Albania has built two detention centres, funded and managed by Italy, that hold up to 36,000 migrants per year. From the camps, but not on Italian soil, they are able to apply for asylum in Italy. If refused, as most are, they are deported.
Starmer pledged an investment of £150 million over the next two years into “an elite Border Force.” He promised “new powers and new criminal offences to get the job done.” European governments have adopted this policy more widely, with recent calls for Frontex to become a “fully operational European border agency.”
The proposed new powers make clear that combatting “people-smugglers” are a pretext for a wider war on the working class. The police will be empowered to seize the phones and devices of all migrants. While allegedly enabling intelligence gathering on smugglers, it targets their victims and opens the way to broader repression.

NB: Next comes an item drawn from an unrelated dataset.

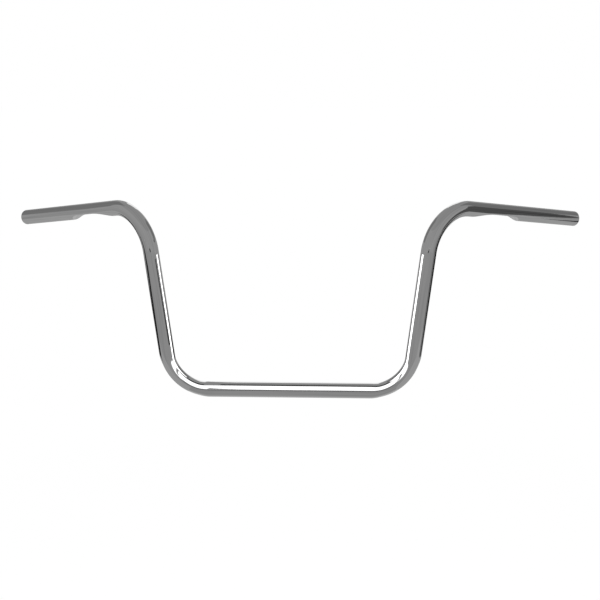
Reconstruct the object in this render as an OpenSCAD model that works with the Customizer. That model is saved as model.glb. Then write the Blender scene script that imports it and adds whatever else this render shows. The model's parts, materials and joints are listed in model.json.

Starmer’s Border Security, Asylum and Immigration Bill will be amended to include greater right-to-work checks on gig economy workers. Home Secretary Cooper has indicated she will restrict the number of those arriving on a student or work visa and subsequently claiming asylum. As noted by the WSWS, the government is also examining how Article 8 of the European Convention on Human Rights--the right to family life--applies to migration cases, after pledging to close a “legal loophole” through which a Palestinian family from Gaza were granted the right join a family member in Britain.
Starmer told the summit there is “nothing progressive about allowing working age people to come here illegally instead of supporting them to build their own economies, secure a better future for their own countries, and build a safer, more prosperous world.” That comes from a man boasting of accelerating military expenditure and threatening nuclear-armed Russia that is moving the world ever closer to war.